Being Sunday there were lots of fishermen out – trying to outwit the fish, so we had to crawl past them, and then past all those damned linear moorings… still at least the weather was OK and we could stand there and watch the world go by.

Working through Beeston Iron lock was fun as we went through together (naughty, naughty Mintball!) and sharing locks was so much easier. However as Anglo-Welsh was still open we pulled in for a pump-out and a new bottle of gas, but luckily a boat there wanted to go up the locks so the single handed boat was happy. As the locks are a staircase it takes a while to prepare and work through and we had just got the lock ready for us to go through by the time the pump-out was done, so we didn’t lose too much time.

The traffic on the A51 was still as slow as it had been on Friday.. don’t you just love road works! At Barbridge Junction  a Challenger Boat came out of the Middlewich Branch with no sounding of their horn, no person on the front deck keeping lookout, no they just steamed of the junction and then proceeded to move at a snails pace past all the boats. They would speed up slightly in open water but at the first sign of a bridge it was power down to tickover, wobble the tiller back and forth and just about make it through the bridge hole.

We were hoping they would turn up the Llangollen but no such luck and we were stuck behind them until they turned off into Nantwich Basin .

We stopped for the night on the Visitor moorings just before the aqueduct and headed into town for a couple of beers and a curry

Antiqui Colant Antiquum Dierum

From Beeston Stone Lock No 33 to Cow Lane Bridge No 123E, a distance of 11 miles, 2¼ flg and 7 locks.

Beeston Iron lock was totally empty when we got to it the next morning, so we bounced the bottom gates to dislodge anything that might have been stuck between them, and then filled the lock and worked through with no real problems.
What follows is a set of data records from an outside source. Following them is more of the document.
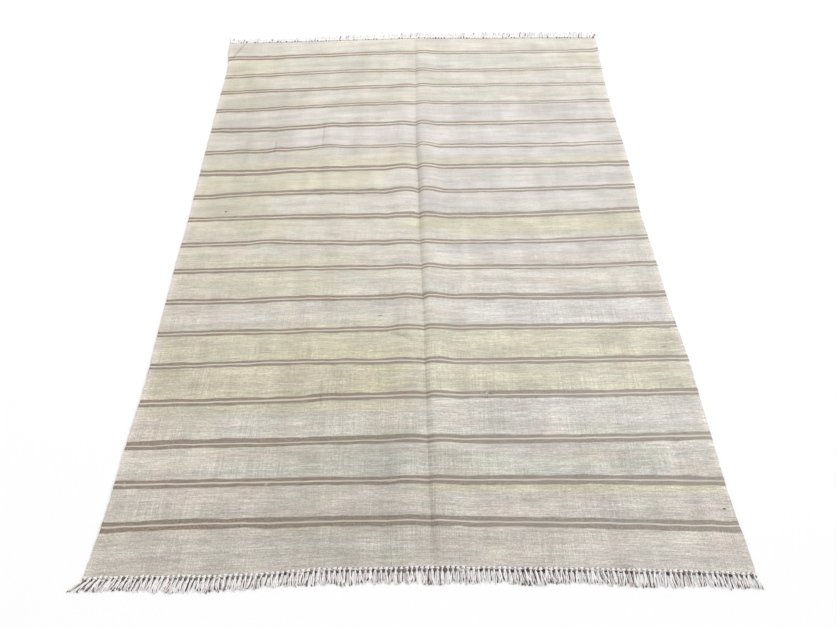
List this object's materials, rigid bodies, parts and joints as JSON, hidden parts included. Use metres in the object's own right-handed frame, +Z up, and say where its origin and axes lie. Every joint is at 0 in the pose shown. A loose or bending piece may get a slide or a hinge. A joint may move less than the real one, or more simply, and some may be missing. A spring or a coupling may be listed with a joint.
{
  "type": "flat-woven kilim rug",
  "caption": "Flat-woven striped wool rug with a knotted cotton fringe at each end, lying flat with a soft fold line down its length.",
  "frame": {"origin": "middle of the whole rug's box, fringes included, on the floor that the rug lies on", "axes": "+Z up, +Y along the rug to its far end, +X to its right side as seen from the near end"},
  "size_m": [1.79, 2.5818, 0.0192],
  "materials": {
    "woven_wool": "matt flat weave in faded ivory wool with uneven dye and paired narrow grey-brown weft stripes",
    "fringe_cotton": "matt off-white plied cotton yarn, slightly soiled"
  },
  "bodies": {
    "root": {"rug_cloth": "woven_wool", "fringe_near": "fringe_cotton", "fringe_far": "fringe_cotton"}
  },
  "joints": []
}
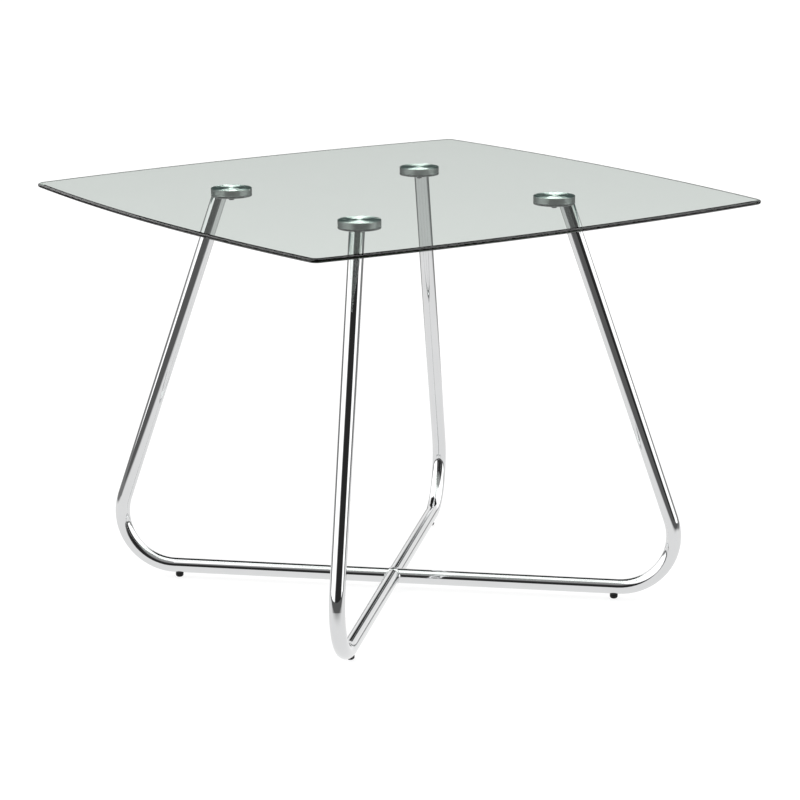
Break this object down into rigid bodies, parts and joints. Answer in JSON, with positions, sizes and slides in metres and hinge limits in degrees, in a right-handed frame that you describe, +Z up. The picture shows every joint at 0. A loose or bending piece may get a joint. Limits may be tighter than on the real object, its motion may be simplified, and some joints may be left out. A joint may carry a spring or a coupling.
{
  "type": "glass dining table",
  "caption": "Square glass-topped table on two crossed, bent tube frames, with discs glued under the glass and screw-in glides.",
  "frame": {"origin": "on the floor under the middle of the glass top", "axes": "+Z up; +X and +Y run along the sides of the top, and the two frames stand on its diagonals"},
  "size_m": [1.016, 1.016, 0.762],
  "materials": {
    "glass": "clear tempered glass, polished, faint green-grey tint, darker at the edge",
    "chrome": "bright chrome plate",
    "chrome_weld": "chrome-plated weld bead, slightly rippled",
    "spun_metal": "turned and polished, with fine circular marks on the face",
    "black_screw": "black oxide steel",
    "zinc_steel": "dull zinc plate",
    "black_plastic": "moulded black nylon, slightly satin"
  },
  "bodies": {
    "table": {"glass_top": "glass", "disc_left": "spun_metal", "disc_right": "spun_metal", "disc_front": "spun_metal", "disc_back": "spun_metal", "plate_left": "chrome", "plate_right": "chrome", "plate_front": "chrome", "plate_back": "chrome", "screw_left": "black_screw", "screw_right": "black_screw", "screw_front": "black_screw", "screw_back": "black_screw", "spring_washer_left": "zinc_steel", "spring_washer_right": "zinc_steel", "spring_washer_front": "zinc_steel", "spring_washer_back": "zinc_steel", "flat_washer_left": "zinc_steel", "flat_washer_right": "zinc_steel", "flat_washer_front": "zinc_steel", "flat_washer_back": "zinc_steel", "main_frame": "chrome", "half_frame_front": "chrome", "half_frame_back": "chrome", "weld_front": "chrome_weld", "weld_back": "chrome_weld", "insert_left": "zinc_steel", "insert_right": "zinc_steel", "insert_front": "zinc_steel", "insert_back": "zinc_steel"},
    "glide_left": {"pad_left": "black_plastic", "stud_left": "zinc_steel"},
    "glide_right": {"pad_right": "black_plastic", "stud_right": "zinc_steel"},
    "glide_front": {"pad_front": "black_plastic", "stud_front": "zinc_steel"},
    "glide_back": {"pad_back": "black_plastic", "stud_back": "zinc_steel"}
  },
  "joints": [
    {"name": "glide_left_travel", "type": "slide", "parent": "table", "child": "glide_left", "axis": [0, 0, -1], "range_m": [0, 0.008]},
    {"name": "glide_right_travel", "type": "slide", "parent": "table", "child": "glide_right", "axis": [0, 0, -1], "range_m": [0, 0.008]},
    {"name": "glide_front_travel", "type": "slide", "parent": "table", "child": "glide_front", "axis": [0, 0, -1], "range_m": [0, 0.008]},
    {"name": "glide_back_travel", "type": "slide", "parent": "table", "child": "glide_back", "axis": [0, 0, -1], "range_m": [0, 0.008]}
  ]
}
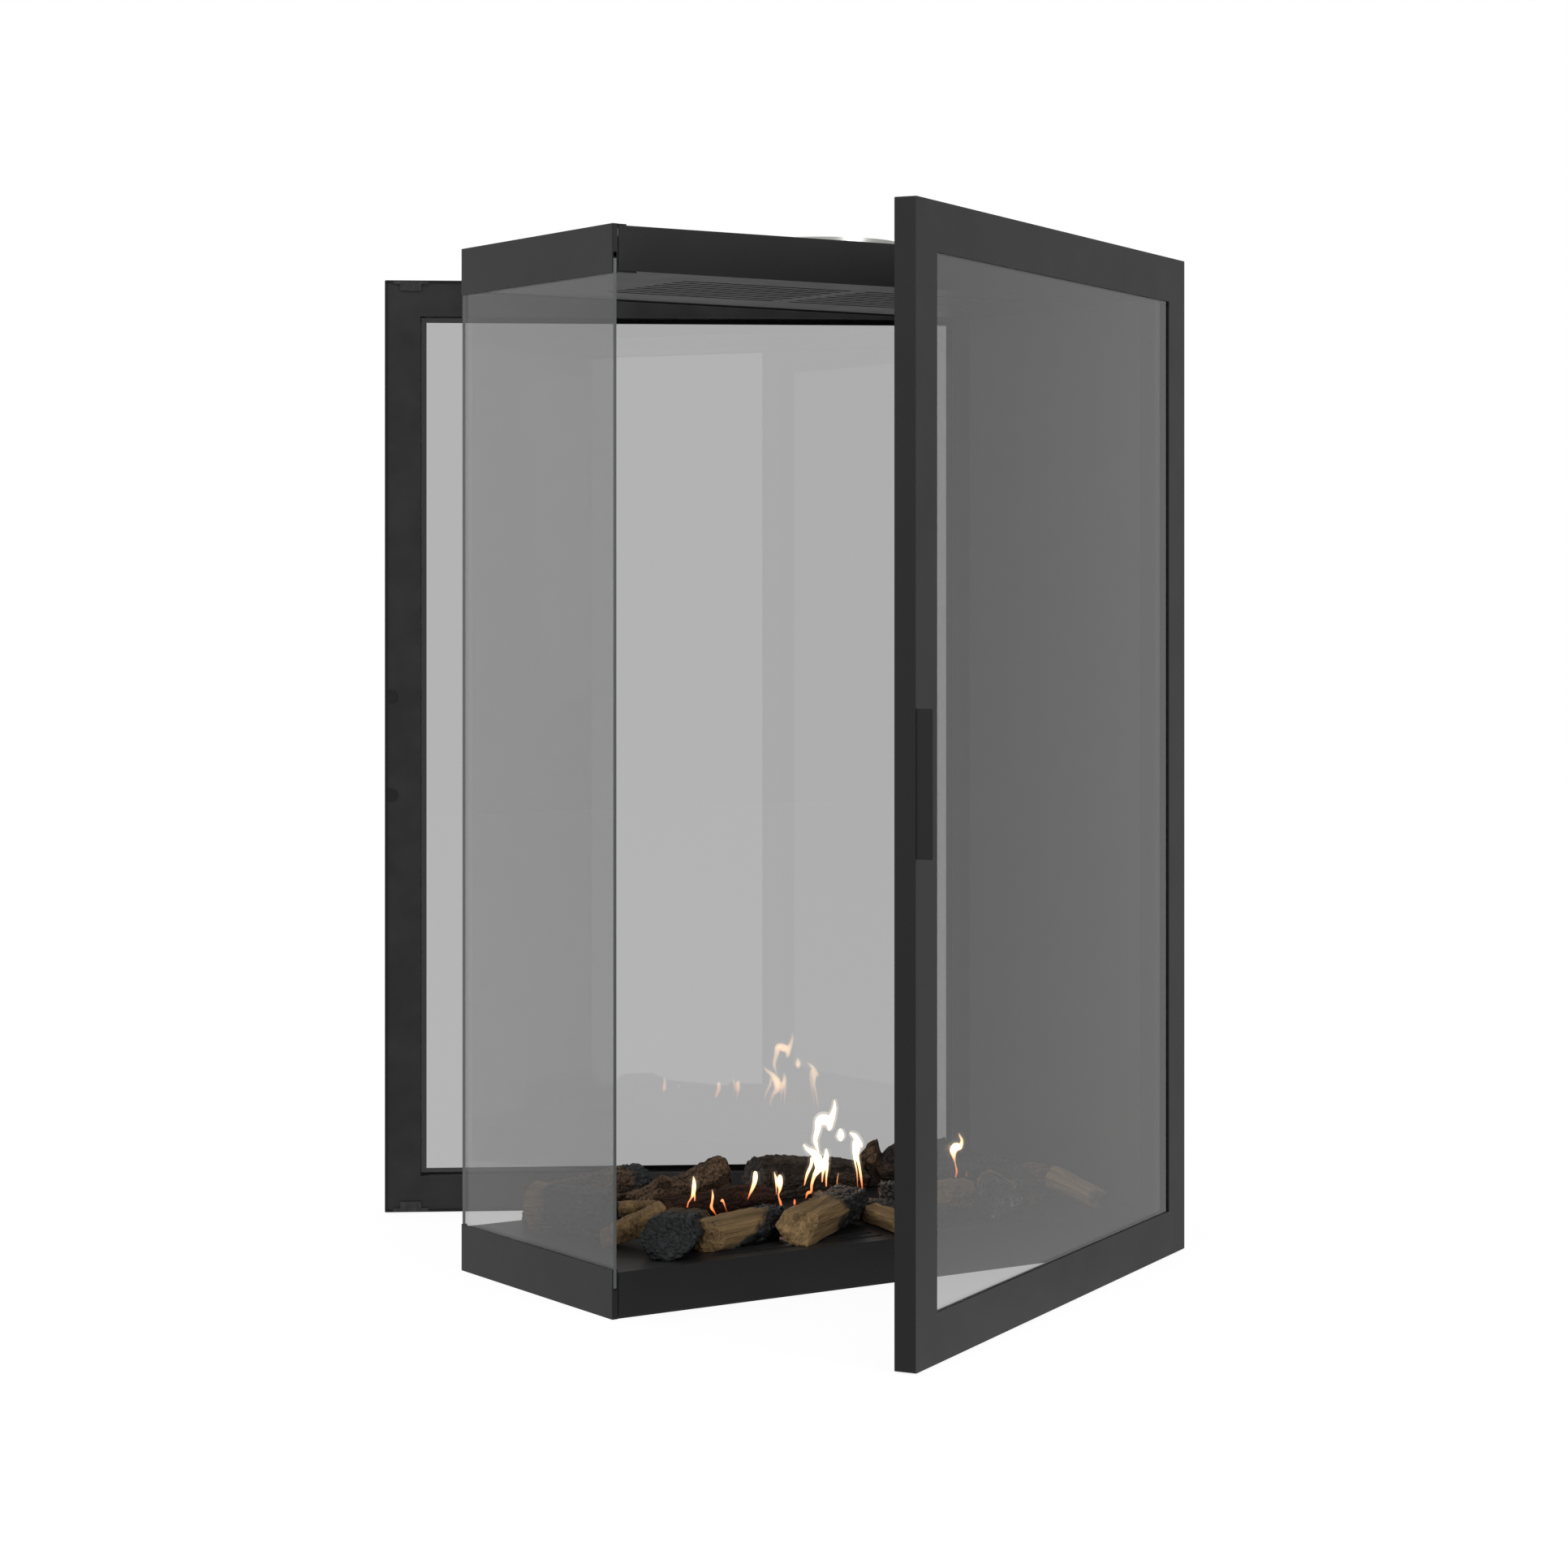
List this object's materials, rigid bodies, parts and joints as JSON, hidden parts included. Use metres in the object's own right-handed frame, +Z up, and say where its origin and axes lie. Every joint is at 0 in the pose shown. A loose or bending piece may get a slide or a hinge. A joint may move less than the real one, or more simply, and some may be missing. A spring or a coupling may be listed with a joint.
{
  "type": "room divider fireplace",
  "caption": "Tall black gas fireplace that divides a room, with a fixed glass end, glass doors to both rooms, a slotted ceiling and a hearth of ceramic logs.",
  "frame": {"origin": "middle of the base, on the surface it stands on", "axes": "+Z up, +X from the glazed end to the end wall, +Y from the front door to the rear one"},
  "size_m": [0.8, 1.1982, 1.212],
  "materials": {
    "powder_coat": "fine black powder coat, satin",
    "stove_paint": "heat resistant matt black stove paint",
    "black_hinge": "blackened steel hinges and latch plates",
    "aluminised_steel": "dull aluminised sheet",
    "stainless_collar": "rolled stainless sheet",
    "brass": "turned brass, unpolished",
    "pilot_steel": "heat tinted steel",
    "ceramic_glass": "grey tinted ceramic glass, polished",
    "glass_fibre_seal": "black woven glass fibre tape",
    "mineral_board": "pale pressed mineral board",
    "ceramic_log": "ceramic fibre, painted as split and charred wood"
  },
  "bodies": {
    "root": {"side_lower_fascia": "powder_coat", "side_upper_fascia": "powder_coat", "front_lower_fascia": "powder_coat", "rear_lower_fascia": "powder_coat", "front_upper_fascia": "powder_coat", "rear_upper_fascia": "powder_coat", "end_wall_casing": "powder_coat", "front_hinge_post": "powder_coat", "rear_hinge_post": "powder_coat", "door_strikes": "powder_coat", "hearth_plate": "stove_paint", "ceiling_grille": "stove_paint", "end_wall_liner": "stove_paint", "burner_deck": "stove_paint", "front_base_rail": "stove_paint", "rear_base_rail": "stove_paint", "left_base_rail": "stove_paint", "right_base_rail": "stove_paint", "hinge_brackets": "black_hinge", "burner_box": "aluminised_steel", "flue_box": "aluminised_steel", "top_cover": "aluminised_steel", "inner_flue_collar": "stainless_collar", "outer_flue_collar": "stainless_collar", "gas_manifold": "brass", "pilot_burner": "pilot_steel", "side_glass": "ceramic_glass", "side_glass_seals": "glass_fibre_seal", "end_wall_insulation": "mineral_board", "rear_charred_log": "ceramic_log", "rear_left_log": "ceramic_log", "rear_bark_log": "ceramic_log", "rear_right_log": "ceramic_log", "corner_log": "ceramic_log", "middle_log": "ceramic_log", "centre_log": "ceramic_log", "left_charred_log": "ceramic_log", "front_left_log": "ceramic_log", "split_sticks": "ceramic_log", "front_split_log": "ceramic_log", "front_cross_log": "ceramic_log", "front_right_log": "ceramic_log", "right_charred_log": "ceramic_log", "right_split_logs": "ceramic_log", "right_inner_log": "ceramic_log", "end_split_log": "ceramic_log"},
    "front_door": {"front_door_tray": "powder_coat", "front_door_handle": "powder_coat", "front_door_retainer": "stove_paint", "front_door_knuckles": "black_hinge", "front_door_latches": "black_hinge", "front_door_glass": "ceramic_glass", "front_door_glass_tape": "glass_fibre_seal"},
    "rear_door": {"rear_door_tray": "powder_coat", "rear_door_handle": "powder_coat", "rear_door_retainer": "stove_paint", "rear_door_knuckles": "black_hinge", "rear_door_latches": "black_hinge", "rear_door_glass": "ceramic_glass", "rear_door_glass_tape": "glass_fibre_seal"}
  },
  "joints": [
    {"name": "front_door_hinge", "type": "hinge", "parent": "root", "child": "front_door", "pos_m": [0.3873, -0.1775, 0.6], "axis": [0, 0, 1], "range_deg": [-29.5, 60.5]},
    {"name": "rear_door_hinge", "type": "hinge", "parent": "root", "child": "rear_door", "pos_m": [0.3873, 0.1775, 0.6], "axis": [0, 0, -1], "range_deg": [-29.5, 60.5]}
  ]
}
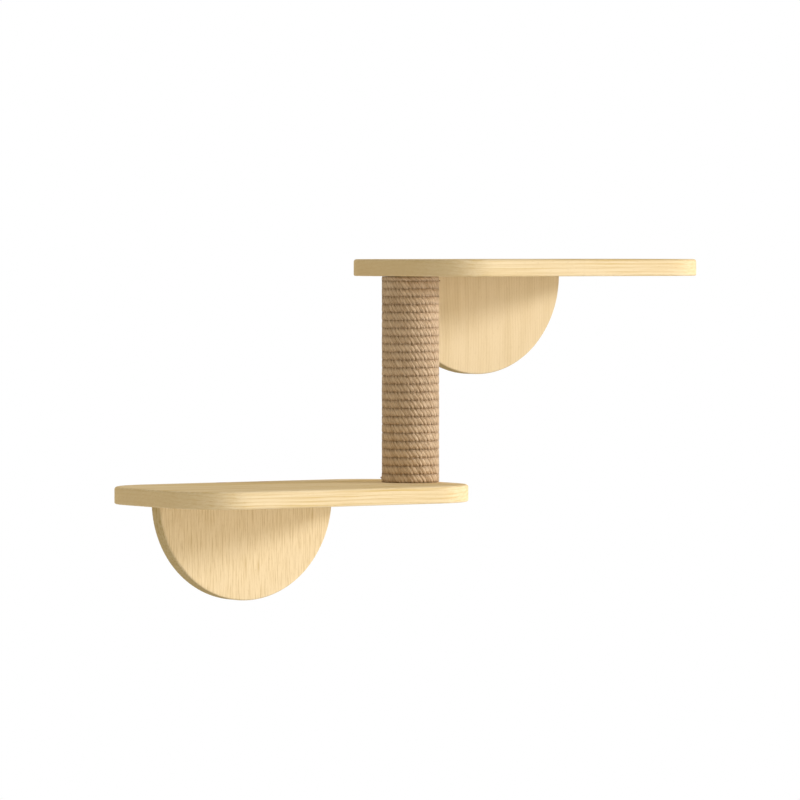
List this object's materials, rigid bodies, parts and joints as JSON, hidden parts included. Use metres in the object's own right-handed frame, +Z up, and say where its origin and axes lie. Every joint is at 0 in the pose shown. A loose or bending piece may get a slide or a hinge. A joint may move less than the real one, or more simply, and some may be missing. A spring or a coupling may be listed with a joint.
{
  "type": "cat climbing wall",
  "caption": "Wall-hung cat step unit: round-cornered pine shelf boards on half-round wall plates, joined by a sisal-wound scratching post.",
  "frame": {"origin": "on the wall plane, midway between the two keyhole entries of the lower wall plate", "axes": "+X along the wall to the right as seen from the room, +Y into the wall, +Z up"},
  "size_m": [0.549, 0.18, 0.303],
  "materials": {
    "pine": "clear satin lacquer on pale pine",
    "cap_wood": "sanded flush and lacquered",
    "hardwood": "bare turned beech",
    "kraft_tube": "raw wound kraft paper",
    "sisal": "natural twisted sisal rope",
    "zinc_steel": "bright zinc plate",
    "coppered_wire": "copper-washed steel wire",
    "bolt_steel": "nickel-plated",
    "insert_zinc": "cast zinc alloy"
  },
  "bodies": {
    "root": {"lower_hanger_screws": "zinc_steel", "lower_left_hanger": "zinc_steel", "lower_post_bolt": "bolt_steel", "lower_post_plug": "hardwood", "lower_right_hanger": "zinc_steel", "lower_screw_caps": "cap_wood", "lower_shelf_board": "pine", "lower_shelf_dowels": "hardwood", "lower_shelf_screws": "zinc_steel", "lower_threaded_insert": "insert_zinc", "lower_wall_plate": "pine", "post_core_tube": "kraft_tube", "rope_end_staples": "coppered_wire", "sisal_rope": "sisal", "upper_hanger_screws": "zinc_steel", "upper_left_hanger": "zinc_steel", "upper_post_bolt": "bolt_steel", "upper_post_plug": "hardwood", "upper_right_hanger": "zinc_steel", "upper_screw_caps": "cap_wood", "upper_shelf_board": "pine", "upper_shelf_dowels": "hardwood", "upper_shelf_screws": "zinc_steel", "upper_threaded_insert": "insert_zinc", "upper_wall_plate": "pine"}
  },
  "joints": []
}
The bottom gates have a rather large gap when closed and it looks like its been caused by boats clipping the edge of the gate as they go in and out of the lock as the biggest gap is right at the top rubbing strake level – hopefully BW will get it fixed soon as its not going to be long before someone leaving the top gate open will drain the pound.

[ Google Route Map embedded here ]

Some people think linear moorings are “nice” and “interesting” to pass. I suggest they are made to travel the canal between Nixon’s Bridge No 114 and Faulkner’s Bridge No 116 , preferably several times and then say how wonderful it is.

The canal was pretty quiet all the way to Christleton Lock No 36 where we had to wait for a boat ahead of us to go down and a very slow boat to come up – the boat coming up came up on half a paddle.

The locks down into Chester aren’t the fastest and it was early afternoon by the time we had made it to Cow Lane Bridge No 123E , turned in the winding hole and taken up the last 52 foot of the rather short length of visit moorings.

After a quick freshen up we headed out into the City to do a bit of sightseeing. We started walking clockwise round the city walls, taking a slight detour to have a closer look at the amphitheatre and then a walk through the “Roman Garden”, and its collection of fragments of salvaged stone work, to the river. We got back onto the wall and walked round past Northgate Staircase Locks Nos 41 to 43 , over St Martin’s Way (A wonderful example of what Labour were capable of doing in the 1970s), and to Northgate where we came down off the walls and headed into town for a beer or two.

If you are in Chester, and you like your beer, then you must visit the “Old Boot Inn” in EastGate which is a Sam Smiths pub and serves Old Brewery Bitter for a staggering £1.34 a pint. When I bought the 3 drinks and it was £4.02 I thought the barman had made a mistake… but he hadn’t.

So we were forced, from a point of fairness, to do a whole cycle of rounds.

We then wandered off, completed our walk and went back to the boat.

We decided to try the Mill Hotel and Spa as its supposedly a great real ale pub but the whole of Chester seemed to be in there, so we wandered round town and found a Marstons pub to have a lightish evening meal in before heading to the “Bear & Billet” on Lower Bridge St. An Okells “Beers of the World” pub it had a good range of Okells ales, other hand pulled real ales and draught European beers .. How many places in the UK do you know that sell Dark Budweiser Budvar on draught?

We left just after 11 and headed back to the boat. Not sure why we bothered as the drunken sots of Chester stumbled noisily past the boat until the early hours of the morning.